I met Joey just as I was turning 20 years old.  It had been New Year’s Eve, at club Tilt, during the celebratory drag show.  I felt the back of my ear get flicked.  I turned around, “Hi.”

Joey explained he was following an impulse and immediately knew the type of person I was dealing with.

“Alright.”  And turned back around.

Joey got my attention again by asking if wanted to roll.

“Okay,” I answered.

 

While we dated, I believed I was not complex enough for him because all that he was appeared brave and loud.  Two things that I was not.  I was scared the whole time that he’d find out that beneath the image I had designed wasn’t someone worthy.  I feared his rejection, and so created chaos to deflect from being a cypher.  I covered up my exuberance, believing that a demeanor of cold detachment decision making would be impressive, because in my fantasy of you I saw strong and decisive; weighed down by another’s gushing emotion; a man that saw devotion as a flaw.  Instead I became frigid and distracted with constant repair on my ice-walls.  I never learned to thaw for those I care about.

We broke up in 2011 on a Sunday in mid-January.  Thank you for being polite until after my birthday, but that didn’t make it hurt any less.  We hadn’t seen one another the previous night – I had worked late, so was all puppy-dog tails to see him.  When I arrived, I was greeted by a friend of his unceremoniously handing me my things.  I was numb; I needed to understand, so putting my belongings down took out my phone.  Joey’s response was a generic text stating the official dissolution.

I should have predicted the break-up because of the distance for three-and-a-quarter-months.  I persisted by being better at playing house as a new year’s resolution, but it was all too little, too late, and now suspiciously out of character.  His apprehensive glances telegraphed the to end our relationship.

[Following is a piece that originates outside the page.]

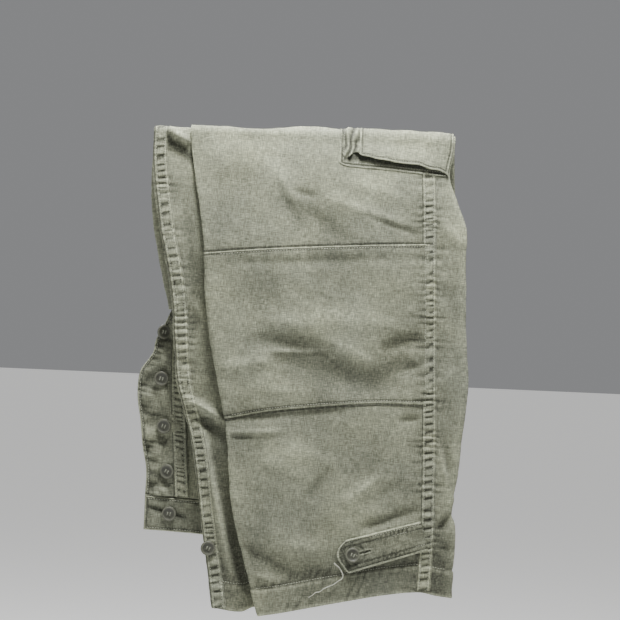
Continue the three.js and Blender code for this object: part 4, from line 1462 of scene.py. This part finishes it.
def band_points(leg, fly_x, c, t, out):
    """Points of the waistband: c as in panel_points, t from the waist seam to the band's free edge."""
    x = np.where(c < 1, mix(fly_x, 150.0, np.clip(c, 0, 1)), 150.0)
    q = down(leg, -waist_seam(x) - t * WAISTBAND)
    run = run_of(leg, q)
    outer, inner = leg.outer(run), leg.inner(run)
    tip = TIP * np.abs(outer - inner) / 2
    turn = np.pi * np.clip(c - 1, 0, 1)
    near = leg.back(run) - tip
    x = np.where(c < 1, mix(fly_x, near, np.clip(c, 0, 1)), mix(near, WAIST_BACK, np.clip(c - 2, 0, 1)))
    x = np.where((c >= 1) & (c <= 2), leg.back(run) - tip * (1 - np.sin(turn)), x)
    share = (1 - np.cos(turn)) / 2
    height = CLOTH / 2 + out + mix(broad_relief(leg, "outer", x, q), broad_relief(leg, "inner", x, q), share)
    lift = mix(outer, inner, share) + leg.outward * np.cos(turn) * height
    points, away = hang(leg, x + np.sin(turn) * height, lift, q)
    sideways = np.stack([np.sin(turn) + 0 * x, 0 * x, 0 * x], -1)
    outward = leg.outward * (np.cos(turn) + 0 * x)[..., None] * away + sideways
    return points, outward, 0 * x, np.stack([x + 0 * q, q + 0 * x], -1)


def belt_loop(leg, number):
    """A strap that bridges the waistband and stands off it in the middle."""
    name = f"{leg.side}_belt_loop_{number}"
    low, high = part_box(name)
    centre = (low.x + high.x) / 2 / MM
    seam = float(waist_seam(centre))
    along = np.linspace(-5, WAISTBAND + 5, 60)[:, None]
    half = 5.5
    across = np.linspace(-half, half, 15)[None]
    foot = smooth((np.minimum(along + 5, WAISTBAND + 5 - along) - 5) / 4)
    crown = 0.5 * (1 - (across / half) ** 4)
    out = 0.3 + 2.9 * foot + crown + DOUBLE * 0.6
    # Pale worn edges, and painted shade along the needle lines.
    wear_and_shading = 0.9 * bell(np.abs(across) - 5.0, 0.6) - 0.6 * bell(np.abs(across) - 3.4, 0.5)
    q = down(leg, -seam - along)
    x = centre + across + 0 * along
    points, outward = on_face(leg, "outer", x, q + 0 * across, out, fine=False)
    flat = np.stack([x + 1300, q + 0 * across], -1)
    riding(sheet(name, [(points, outward, wear_and_shading + 0 * along, flat)], OLIVE, 1.1), "hips", name)
    columns = (3, 11)  # the points of the grid nearest to the two needle lines
    return [(points[2:-2, column], outward[2:-2, 0]) for column in columns]


def hip_pocket(leg):
    """The slanted mouth of a hip pocket, its edge turned and stitched, and the lining bag behind it."""
    half, facing = HIP_SLIT.length / 2, 17
    s = fine_ends(HIP_SLIT.length, 1.5)[:, None] * HIP_SLIT.length - half
    w = fine_ends(facing, 0.9, 0.4, 4)[None] * facing - facing
    x, q = slit_place(leg, s, w)
    far = np.minimum(-w, half - np.abs(s))
    rope = pucker(s + 0.3 * w, w + 5, 731, 8.0, 6.0)
    rise = edge_profile(far, CLOTH * 1.2) + 0.4 * rope
    rise = rise + 0.8 * smooth((w + 4) / 4) - 0.9 * smooth((-w - 12) / 5)
    # Pale worn edge, with painted shade at the needle line and in the puckers.
    wear_and_shading = edge_wear_and_groove_shade(far) + 0.6 * rope
    points, outward = on_face(leg, "outer", x, q, rise, fine=False)
    flat = np.stack([w + 1500 + 0 * s, s + 0 * w], -1)
    riding(sheet(f"{leg.side}_hip_pocket_edge", [(points, outward, wear_and_shading, flat)], OLIVE, 0.6), "hips")
    hip_bag(leg)
    along = np.arange(4 - half, half - 4, 1.0)
    lines = []
    for inset in (3.0, 9.0):
        x, q = slit_place(leg, along, -inset)
        lines.append(edge_line(leg, x, q, CLOTH + 0.2))
    return lines


def slit_place(leg, s, w):
    """(x, q) at a place s along the slanted mouth of a hip pocket and w across it."""
    x = HIP_SLIT.x + s * math.sin(HIP_SLIT.lean) + w * math.cos(HIP_SLIT.lean)
    z = HIP_SLIT.z + s * math.cos(HIP_SLIT.lean) - w * math.sin(HIP_SLIT.lean)
    return x, down(leg, z)


def hip_bag(leg):
    """The lining bag behind a hip pocket's mouth. Its rounded bottom is towards the thigh."""
    left, right = curve((-395, -60), (-215, -52)), curve((-395, 30), (-300, 70), (-215, 62))
    bottom = curve((-52, 215), (20, 198), (62, 215))

    def shape(x, q, far):
        return 0.5 * noise(x, q, 40, 733) * smooth(far / 9), 0

    bag = laid_grid(leg, left, right, level(leg, -395), lambda x: down(leg, -bottom(x)), 0.5, 0.4, 3.0,
                    under=True, shape=shape)
    riding(sheet(f"{leg.side}_pocket_bag", [bag], LINING, 0.5), "hips", f"{leg.side}_hip_pocket_bag",
           slot="lining_cotton")


def back_pocket(leg):
    """The patch pocket on the seat. Its mouth is by the waistband, and its point is towards the thigh."""
    name = f"{leg.side}_back_pocket"
    shift = 0 if leg.side == "left" else -14
    left = curve((-395, 66 + shift), (-282, 96 + shift))
    right = curve((-395, 156 + shift), (-290, 159 + shift))
    point = curve((96 + shift, 282), (128 + shift, 268), (159 + shift, 290))

    def end(x):
        return down(leg, -point(x))

    def shape(x, q, far):
        rope = pucker(x + q, far - 4, 741, 8.0, 6.0)
        # Painted shade in the puckers and along the inner needle row.
        return 0.3 * rope + 0.3 * noise(x, q, 30, 742), 0.5 * rope - 0.4 * bell(far - 8.5, 0.7)

    grid = laid_grid(leg, left, right, level(leg, -395), end, 0.1, CLOTH, 1.8, shape=shape)
    riding(sheet(name, [grid], OLIVE, 0.5), "hips", name)
    lines = []
    for inset in (3.0, 8.5):
        q = np.arange(down(leg, -395) + 2, down(leg, -292), 1.0)
        for edge, sign in ((left, 1), (right, -1)):
            lines.append(edge_line(leg, edge(run_of(leg, q)) + sign * inset, q, CLOTH - 0.1))
        x = np.arange(96 + shift + inset, 158 + shift - inset, 1.0)
        lines.append(edge_line(leg, x, end(x) - inset, CLOTH - 0.1))
    return lines


def buttonhole_strip():
    """The strip of two plies inside the left front that carries the fly's buttonholes."""
    leg = LEFT
    holes = (250, 292, 334, 376)
    edge = curve((-396, -150), (-290, -150), (-240, -146), (-226, -142))
    tip = curve((-146, 228), (-130, 214), (-113, 232))

    def shape(x, q, far):
        run = -run_of(leg, q)
        rise, wear_and_shading = 0.4 * noise(x, q, 24, 751), 0.0
        for hole in holes:
            more, shading_and_wear = buttonhole(x + 133, run - hole, 9)
            rise, wear_and_shading = rise + more, wear_and_shading + shading_and_wear
        return rise, wear_and_shading

    grid = laid_grid(leg, edge, constant(-113), level(leg, -396), lambda x: down(leg, -tip(x)), 0.5,
                     DOUBLE * 0.9, 1.3, under=True, shape=shape)
    riding(sheet("buttonhole_strip_cloth", [grid], OLIVE, 0.9), "buttonhole_strip", "fly_buttonhole_strip")


# ---- Build ----

def build_leg(leg):
    leg_panel(leg, -1)
    leg_panel(leg, 1)
    knee_patch(leg)
    lines = leg_seams(leg) + patch_lines(leg) + hem_lines(leg)
    across_fold(stitches(f"{leg.side}_leg_stitching", lines), leg, f"{leg.side}_leg_fold_over")
    hem_tab(leg)
    sewn_button(f"{leg.side}_hem_spare_button", leg.body, leg, "inner", seat=2.2, spin=0.4, turn=(0.15, 0.1))
    cargo_flap(leg)


def build_hips():
    lines = fly_column()
    for leg in LEGS.values():
        lines += waistband(leg) + hip_pocket(leg) + back_pocket(leg)
        for number in (1, 2, 3):
            lines += belt_loop(leg, number)
    riding(stitches("hips_stitching", lines), "hips", "right_leg_bar_seat")
    fly_stand()
    buttonhole_strip()
    sewn_button("waistband_button", "hips", RIGHT, "outer", seat=FLY_SEAT, spin=0.2, turn=(-0.1, 0.1))


for leg in LEGS.values():
    build_leg(leg)
left_cargo_pocket()
right_cargo_pocket()
build_hips()
loose_thread(LEFT)


# ---- Stage ----

PALE = (0.80, 0.80, 0.79, 1)
SKY = (0.80, 0.81, 0.83, 1)
FLOOR_GLOW = 0.65  # the floor's extra brightness, for the camera only
SKY_LIGHT, SKY_SEEN = 0.12, 0.30  # how bright the backdrop is to the cloth, and to the camera
LIGHTS = [  # (name, place, size, power) in metres and watts
    ("key", (0.12, -0.55, 1.35), 0.6, 73),
    ("fill", (-1.3, -1.1, 0.3), 1.2, 3),
    ("back", (-0.35, 0.75, 1.3), 0.6, 42),
]
VIEW = SimpleNamespace(lens=135, sensor=36, width=0.682, x=0.0131, below_axis=0.1898, near=0.012,
                       roll=math.radians(2.47))  # width is how much is in view at the nearest cloth


def area_light(name, place, size, power):
    """A round lamp that faces the middle of the trousers."""
    data = bpy.data.lights.new(name, "AREA")
    data.shape = "DISK"
    data.size = size
    data.energy = power
    light = linked(name, data)
    light.location = place
    light.rotation_mode = "QUATERNION"
    middle = (CAD_BOUNDS[0] + CAD_BOUNDS[1]) / 2
    light.rotation_quaternion = (middle - Vector(place)).to_track_quat("-Z", "Y")


def seen_by_camera(tree):
    return node(tree, "ShaderNodeLightPath").outputs["Is Camera Ray"]


def stage():
    """A plain pale floor, a plain backdrop and three soft lamps."""
    bpy.ops.mesh.primitive_plane_add(size=40, location=(0, 0, CAD_BOUNDS[0].z - 0.35))
    floor = bpy.context.object
    floor.name = "floor"
    material, tree, surface = shader("pale_floor")
    glow = combined(tree, seen_by_camera(tree), FLOOR_GLOW, "MULTIPLY")
    feed(tree, surface, {"Base Color": PALE, "Roughness": 0.9})
    feed(tree, surface, {"Emission Color": PALE, "Emission Strength": glow})
    floor.data.materials.append(material)
    world = bpy.data.worlds.new("studio")
    bpy.context.scene.world = world
    world.use_nodes = True
    tree = world.node_tree
    strength = spread(tree, seen_by_camera(tree), SKY_LIGHT, SKY_SEEN, 0.0, 1.0)
    feed(tree, tree.nodes["Background"], {"Color": SKY, "Strength": strength})
    for lamp in LIGHTS:
        area_light(*lamp)


def camera():
    """The photograph's viewpoint: square on, rolled a little so that the bar slopes down to the right."""
    data = bpy.data.cameras.new("camera")
    data.lens = VIEW.lens
    data.sensor_width = VIEW.sensor
    view = linked("camera", data)
    distance = VIEW.width / 2 * VIEW.lens / (VIEW.sensor / 2)
    view.location = (VIEW.x, CAD_BOUNDS[0].y - distance + VIEW.near, AXIS_Z * MM - VIEW.below_axis)
    view.rotation_euler = (math.pi / 2, -VIEW.roll, 0)
    bpy.context.scene.camera = view


stage()
camera()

Years later, when I looked backed on the relationship I know I wasn’t particularly happy.  When I recall the relationship with Joey, what comes to mind is his habit of telling him something, then he vehemently disagrees.  These weren’t ideological differences, or rooted in arcane knowledge.  Rather, disagreements came over individual rights and basic operations of politics and humanism.  We’d part in the morning for our separate work, and then return to each other that evening with Joey’s mind changed.  This change of mind arose because he had talked to his co-workers, who told him that he was in the wrong; that I was correct.  That was the routine of our relationship: Joey respected only his friends and their opinions, and not mine.  The chaos that I had sewn had seeped into every aspect of our relationship, leaving Joey unable to have faith that I’d be saying the truth, or respect my stance as having validity.